When most people think of pet birds, they think of budgies (parakeets in the U.S.).  The smallest hookbills, 30 grams and about 4 inches long.  The first pet of dozens of children.  What they usually remember is one forlorn little bird in a small cage with a swing, a cuttle bone, a small dish of gravel, and a couple of dowel perches.  He lived on a seed diet (Hartz Mountain, bought at the grocery store), with (maybe) an occasional small dish of “treat” (yellowish powder with a few seeds in it). 

If he was a very lucky little bird, someone in the family tried to tame him, clipping his wings and taking him out of the cage to ride around on a shoulder.  He might be allowed to wander around on the dining room table while the family ate dinner, sampling everyone's plate.  In some cases, he learned to talk, picking up the family's heavily emphasized phrases (“Hurry up!  You're late!  Make your bed!  Pick up your toys!”)  He bathed in his water dish, pooped on the furniture, and scattered chaff from his seed every time he flapped his wings (at least – that's what your mom always remembered).

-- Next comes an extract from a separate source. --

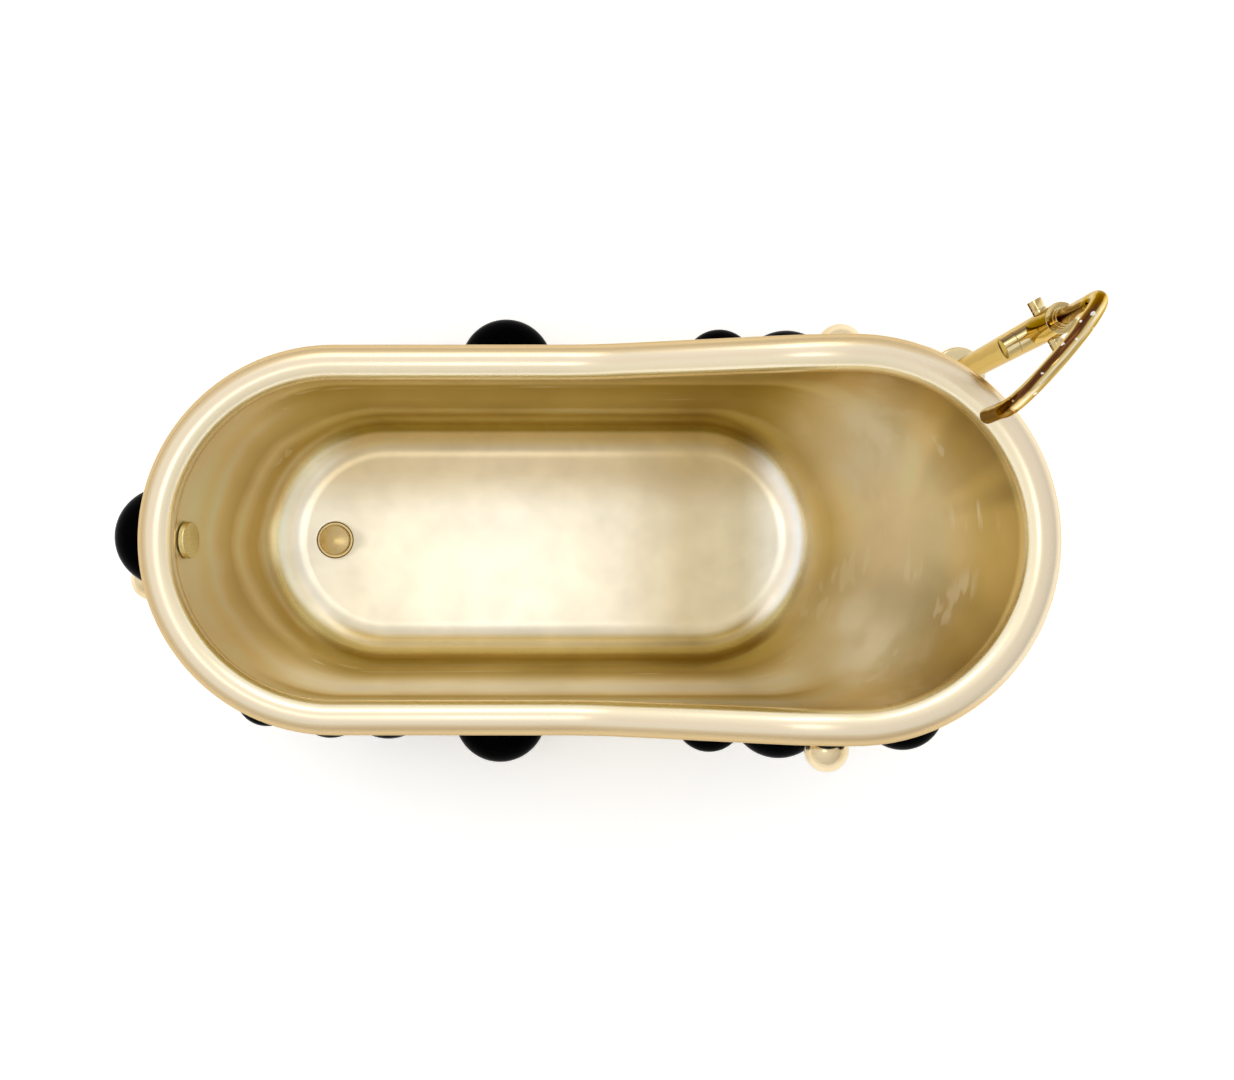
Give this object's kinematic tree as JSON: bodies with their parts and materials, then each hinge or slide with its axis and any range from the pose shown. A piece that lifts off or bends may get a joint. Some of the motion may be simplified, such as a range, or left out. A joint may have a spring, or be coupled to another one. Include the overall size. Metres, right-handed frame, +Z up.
{
  "type": "freestanding slipper bathtub with floor tap",
  "caption": "Freestanding slipper bath with a rolled rim that rises to the head end, black and gold balls on its outer skin, click waste, overflow and a floor-standing swan-neck tap.",
  "frame": {"origin": "on the floor under the middle of the bath, at the underside of its centre foot pad", "axes": "+Z up, +X towards the raised head end, +Y towards the side where the tap stands"},
  "size_m": [1.9211, 0.9673, 1.2139],
  "materials": {
    "bath_brass": "brushed and polished, slightly cloudy",
    "black_gloss": "deep gloss",
    "cartridge_plastic": "moulded",
    "fitting_brass": "polished",
    "frame_paint": "powder coat",
    "gold_ball": "polished",
    "grey_plastic": "moulded",
    "pipe_copper": "drawn copper",
    "rubber": "matt",
    "steel_bolts": "zinc plated",
    "tap_brass": "polished to a mirror"
  },
  "bodies": {
    "bath": {"ball_bolts": "steel_bolts", "ball_far_1": "black_gloss", "ball_far_2": "black_gloss", "ball_far_3": "black_gloss", "ball_far_4_hidden": "black_gloss", "ball_far_5": "black_gloss", "ball_foot_1": "black_gloss", "ball_near_1": "black_gloss", "ball_near_2": "black_gloss", "ball_near_3": "black_gloss", "ball_near_4": "black_gloss", "ball_near_5": "black_gloss", "ball_near_6": "black_gloss", "ball_near_7": "black_gloss", "ball_near_8": "black_gloss", "balls_far_hidden": "black_gloss", "base_frame": "frame_paint", "basin_support_pads": "rubber", "basin_with_rolled_rim": "bath_brass", "casing_bolts": "steel_bolts", "foot_lock_nuts": "steel_bolts", "foot_pads": "rubber", "foot_stems": "steel_bolts", "front_knob_collar": "tap_brass", "gold_ball_far": "gold_ball", "gold_ball_foot": "gold_ball", "gold_ball_near": "gold_ball", "mixer_body": "tap_brass", "outer_casing": "bath_brass", "overflow_body": "fitting_brass", "overflow_gasket": "rubber", "overflow_grub_screw": "steel_bolts", "overflow_pipe": "grey_plastic", "overflow_rosette": "fitting_brass", "side_knob_collars": "tap_brass", "spout_collar": "tap_brass", "spout_riser": "pipe_copper", "supply_pipes": "pipe_copper", "tap_base_bolts": "steel_bolts", "tap_base_cover": "tap_brass", "tap_base_plate": "tap_brass", "tap_column": "tap_brass", "tap_column_cap": "tap_brass", "trap_tee": "grey_plastic", "valve_cartridges": "cartridge_plastic", "waste_back_nut": "fitting_brass", "waste_body": "fitting_brass", "waste_gasket": "rubber"},
    "plug": {"click_plug": "fitting_brass", "plug_seal": "rubber"},
    "spout": {"swan_neck_spout": "tap_brass", "spout_aerator": "tap_brass"},
    "front_control": {"front_knob": "tap_brass", "front_spindle": "steel_bolts"},
    "left_control": {"left_knob": "tap_brass", "left_spindle": "steel_bolts"},
    "right_control": {"right_knob": "tap_brass", "right_spindle": "steel_bolts"}
  },
  "joints": [
    {"name": "plug_click", "type": "slide", "parent": "bath", "child": "plug", "axis": [0, 0, 1], "range_m": [0, 0.008]},
    {"name": "spout_swivel", "type": "hinge", "parent": "bath", "child": "spout", "pos_m": [0.845, 0.391, 0.89], "axis": [0, 0, 1], "range_deg": [-60, 60]},
    {"name": "front_knob_turn", "type": "hinge", "parent": "bath", "child": "front_control", "pos_m": [0.845, 0.391, 0.74], "axis": [-0.8788, -0.4772, 0], "range_deg": [0, 180]},
    {"name": "left_knob_turn", "type": "hinge", "parent": "bath", "child": "left_control", "pos_m": [0.845, 0.391, 0.795], "axis": [0.4772, -0.8788, 0], "range_deg": [0, 90]},
    {"name": "right_knob_turn", "type": "hinge", "parent": "bath", "child": "right_control", "pos_m": [0.845, 0.391, 0.795], "axis": [-0.4772, 0.8788, 0], "range_deg": [0, 90]}
  ]
}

Even with his unhealthy diet, if he came out of his cage to play regularly your little budgie probably lived at least ten years – many times to 15 or more years.

Some people have somewhat blurry or indifferent memories of the little bird that lived in an empty boring little cage.  Cleaning the cage was a pain, your budgie didn't talk, he bit you when you poked him through the bars.  Others have a positive memory of a colorful small bird, full of energy, and anxious to be part of the family's life.

The saddest part of these memories is all of the potential that was wasted.  Budgies, like virtually all birds, have varying and interesting personalities and given the proper environment, play and argue and find endless ways of entertaining themselves and everyone around them.    Placed in a small carrier, many budgies will try to turn themselves inside-out in the corners.  If you put several budgies together, they constitute their own soap opera, gossiping and chasing each other and switching partners at will (http://mickaboo.org/our-birds/frame3207.html), like the Holidays on our website.  In the morning, the males will congregate after breakfast to exchange stories and do a little boy-bonding.  The females will sit at opposite sides of the cage, watching the little group of males for any sign that they might be enjoying themselves excessively.

Then everyone gets on with the business of the day – swinging, chewing up shredders and other crunchable toys, ringing bells, slamming noisy toys around, arguing about politics and carrots.  Budgie business is endless and varied.  At some point, the male budgies go to work, sitting near each other and “budgering” – gurgling and chatting and mumbling softly, making a gentle torrent of waterfall budgie noises to fill the household with the sounds of happy, contented birds.

When it's time to come out and play with people, they will cling to the side of the cage and call out for attention.  Sometimes they make the demanding “budgie squawk”, sometimes they do it in people language:  http://www.youtube.com/watch?v=jQyDHtx2AP

A cageful of budgies makes a home more home-like, a life more lively, and a dull day will cease to be dull when it's full of birds of every color.   If you think you've outgrown budgies, then you've just never really become acquainted with them at all.